Claudio Merulo arrived from Brescia Cathedral at St Mark’s as Second Organist in 1557, beating amongst others the elder Andrea Gabrieli in the competition, the auditions for which warrant scrutiny for what they reveal—candidates were presented with three tests: in the first, a four-part Kyrie or motet was selected from the Choirbook, the opening bars of which were given to the candidate, who was then expected to extemporize at the organ and to continue the thematic material, maintaining the integrity and independence of the four voice parts as though being sung by four singers. In the second test, a Gregorian theme was provided which the candidate was asked to use as a bass under three improvised parts. The theme was subsequently required to appear in the remaining three parts. Simple accompaniment was to be avoided, and fugal imitation was expected. In the third test, a small choir would sing a deliberately obscure set of verses, possibly fauxbourdons, with the candidate being required to improvise a response at the organ, showing an understanding of the presented mode, in free improvisation which should be both within and outside the mode. This final test was really an invitation for the candidate to show what they could do. One can easily surmise that the focus of these tests was not so much on the keyboard skills of the organist, which were taken almost for granted, but rather on their knowledge and application of complex compositional theory, and it goes some way to explaining the extraordinary level of compositional excellence found amongst the musicians at St Mark’s.

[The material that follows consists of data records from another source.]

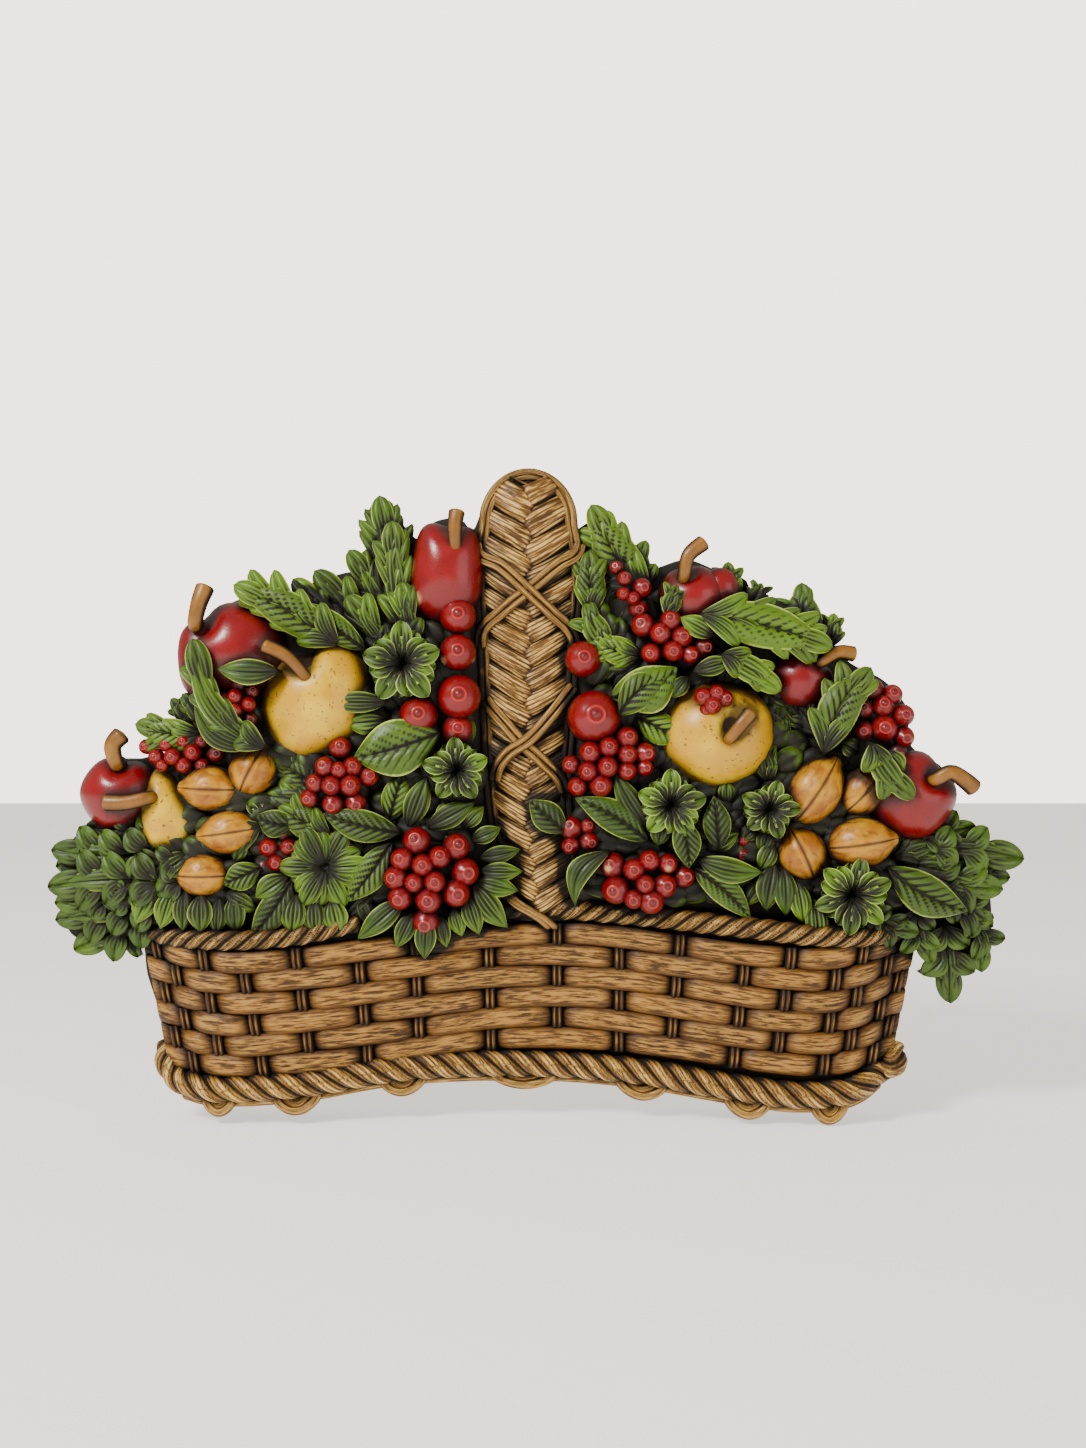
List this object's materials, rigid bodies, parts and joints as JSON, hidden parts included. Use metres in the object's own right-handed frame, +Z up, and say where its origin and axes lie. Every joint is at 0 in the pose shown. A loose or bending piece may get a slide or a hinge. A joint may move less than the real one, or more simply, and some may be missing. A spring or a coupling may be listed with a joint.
{
  "type": "decorative wall plaque",
  "caption": "Flat-backed moulded wall plaque: a woven basket with a plaited arch handle, heaped with fruit, nuts, berries and leaves.",
  "frame": {"origin": "on the flat back, behind the middle of the basket's handle, where the plaque bears on the wall", "axes": "+X to the right as seen from the front, +Y into the wall, +Z up; the relief rises towards -Y"},
  "size_m": [0.4563, 0.05, 0.3018],
  "materials": {
    "basket_paint": "satin ochre paint with a dark wash in the recesses",
    "leaf_paint": "satin green paint, dry-brushed lighter on the edges",
    "red_fruit_paint": "glossy deep red paint",
    "yellow_fruit_paint": "glossy ochre yellow paint with brown shading",
    "nut_paint": "satin tan paint with brown seams"
  },
  "bodies": {
    "root": {"plaque": "basket_paint"}
  },
  "joints": []
}
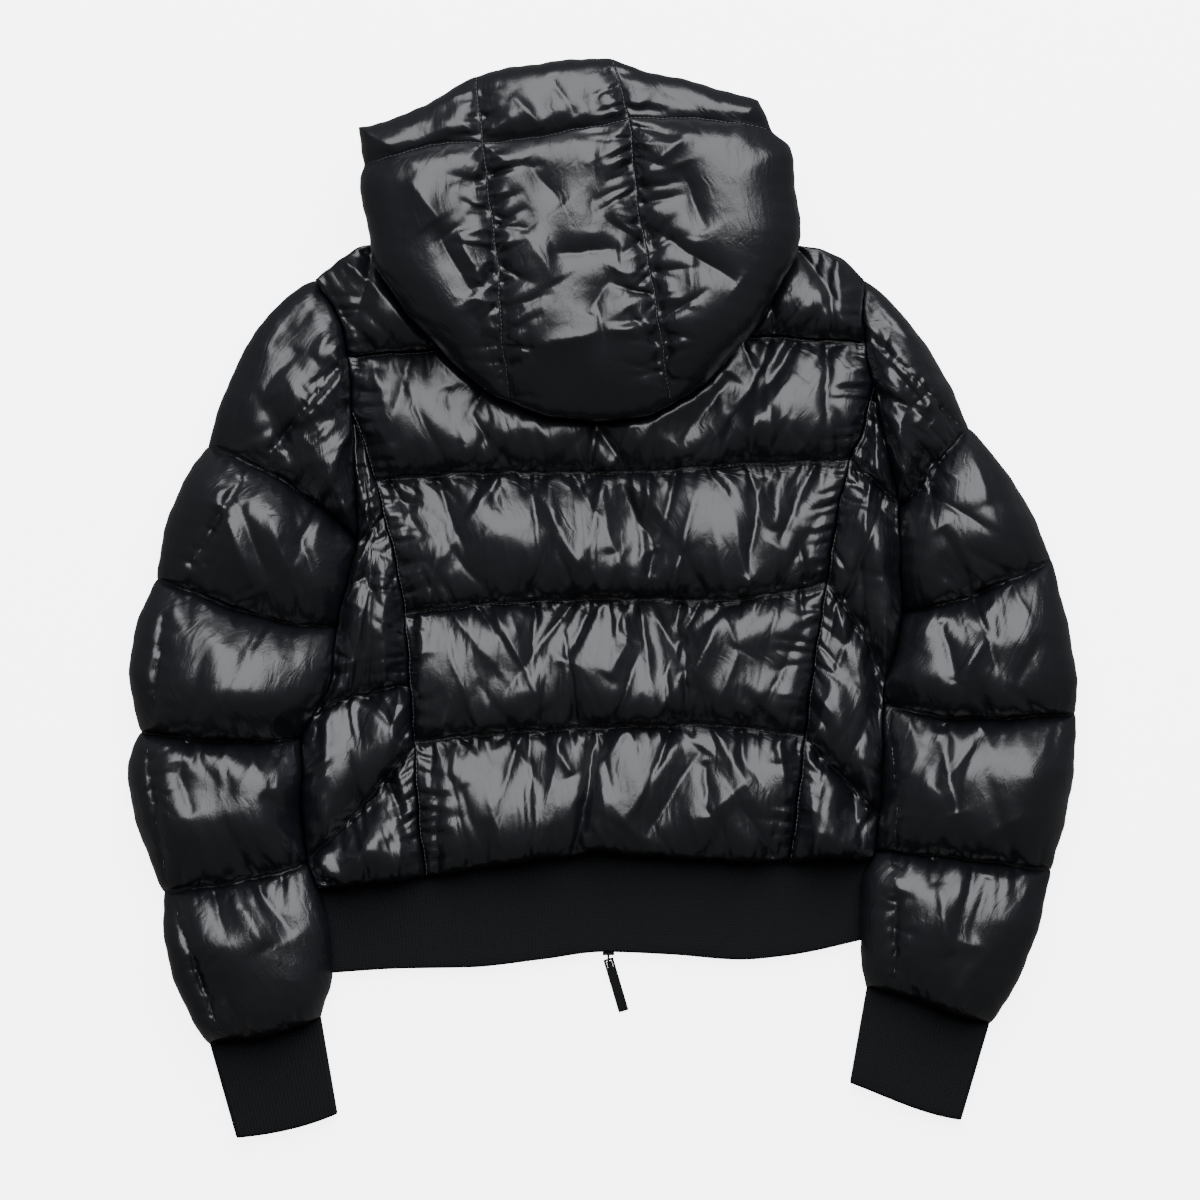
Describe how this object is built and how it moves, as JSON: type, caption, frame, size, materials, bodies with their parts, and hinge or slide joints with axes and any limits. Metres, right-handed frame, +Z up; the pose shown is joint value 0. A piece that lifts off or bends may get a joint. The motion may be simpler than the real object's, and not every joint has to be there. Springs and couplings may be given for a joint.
{
  "type": "puffer jacket",
  "caption": "Short quilted padded jacket with a hood and rib-knit hem and cuffs, laid flat face down with the hood folded over the back.",
  "frame": {"origin": "centre of the bounding box, on the surface that the jacket lies on", "axes": "+Y from the hem towards the hood, +X towards the right-hand sleeve as seen from above, +Z up from the surface"},
  "size_m": [0.7374, 0.8378, 0.119],
  "materials": {
    "nylon": "gloss",
    "rib_knit": "matte",
    "zip_tape": "matte",
    "zip_metal": "satin",
    "pull_tab": "matte"
  },
  "bodies": {
    "jacket": {"back_yoke": "nylon", "back_centre": "nylon", "back_side_left": "nylon", "back_side_right": "nylon", "front_left": "nylon", "front_right": "nylon", "sleeve_left": "nylon", "sleeve_right": "nylon", "hood_left": "nylon", "hood_centre": "nylon", "hood_right": "nylon", "hood_band_left": "nylon", "hood_band_centre": "nylon", "hood_band_right": "nylon", "hood_layers": "nylon", "hem": "rib_knit", "cuff_left": "rib_knit", "cuff_right": "rib_knit", "zip_tape_left": "zip_tape", "zip_tape_right": "zip_tape", "zip_slider": "zip_metal"},
    "pull": {"pull_tab": "pull_tab"}
  },
  "joints": [
    {"name": "pull_swing", "type": "hinge", "parent": "jacket", "child": "pull", "pos_m": [0.00419, -0.28089, 0.0029], "axis": [-0.9588, -0.284, 0], "range_deg": [0, 100]}
  ]
}
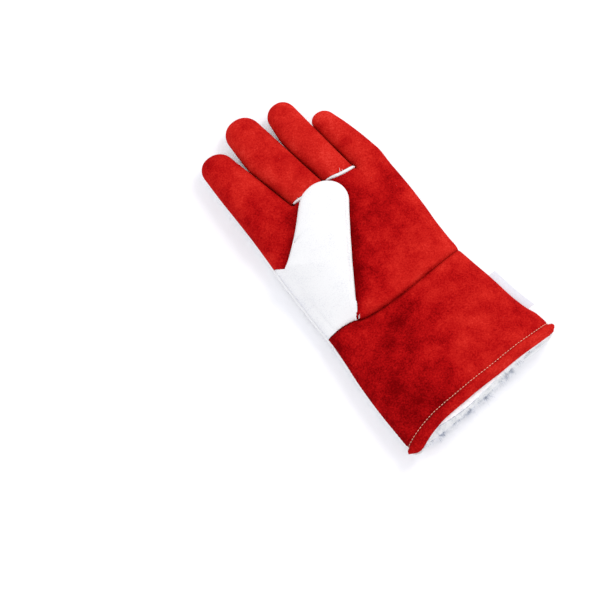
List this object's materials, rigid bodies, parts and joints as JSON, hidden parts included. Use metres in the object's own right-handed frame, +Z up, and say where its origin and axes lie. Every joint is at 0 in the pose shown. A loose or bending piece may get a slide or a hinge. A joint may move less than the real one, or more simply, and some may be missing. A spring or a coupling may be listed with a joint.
{
  "type": "fire-resistant work glove",
  "caption": "Fire-resistant leather gauntlet glove lying palm up, hollow for the hand, with a lined cuff and the thumb folded over the palm.",
  "frame": {"origin": "under the middle of the glove's box, on the surface that it lies on", "axes": "+Y from the cuff's mouth to the fingertips, +X from the thumb's side to the little finger's side, +Z up out of the palm"},
  "size_m": [0.1822, 0.369, 0.0461],
  "materials": {
    "red_suede": "matt split suede, softly mottled",
    "white_leather": "matt, fine grain",
    "white_fleece": "short curly pile",
    "white_tape": "smooth woven tape"
  },
  "bodies": {
    "root": {"palm_panel": "red_suede", "middle_finger_front": "red_suede", "ring_finger_front": "red_suede", "middle_finger_welt": "white_leather", "ring_finger_welt": "white_leather", "back_panel": "white_leather", "thumb_back": "white_leather", "thumb_front": "white_leather", "cuff_front": "red_suede", "cuff_back": "white_leather", "cuff_lining": "white_fleece", "label_tab": "white_tape"}
  },
  "joints": []
}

Merulo, having acquitted himself well in very serious competition, began a long stint at St Mark’s, progressing to First Organist in 1566. However, his departure for a relatively low-profile position at the Duomo in Parma was unusual, as it was almost unheard of for musicians to leave St Mark’s, typically dying in post. It is possible Merulo’s move had more to do with the publishing house which he ran in Venice, ownership of which passed to the Farnese family of Parma in 1584, the same year he departed.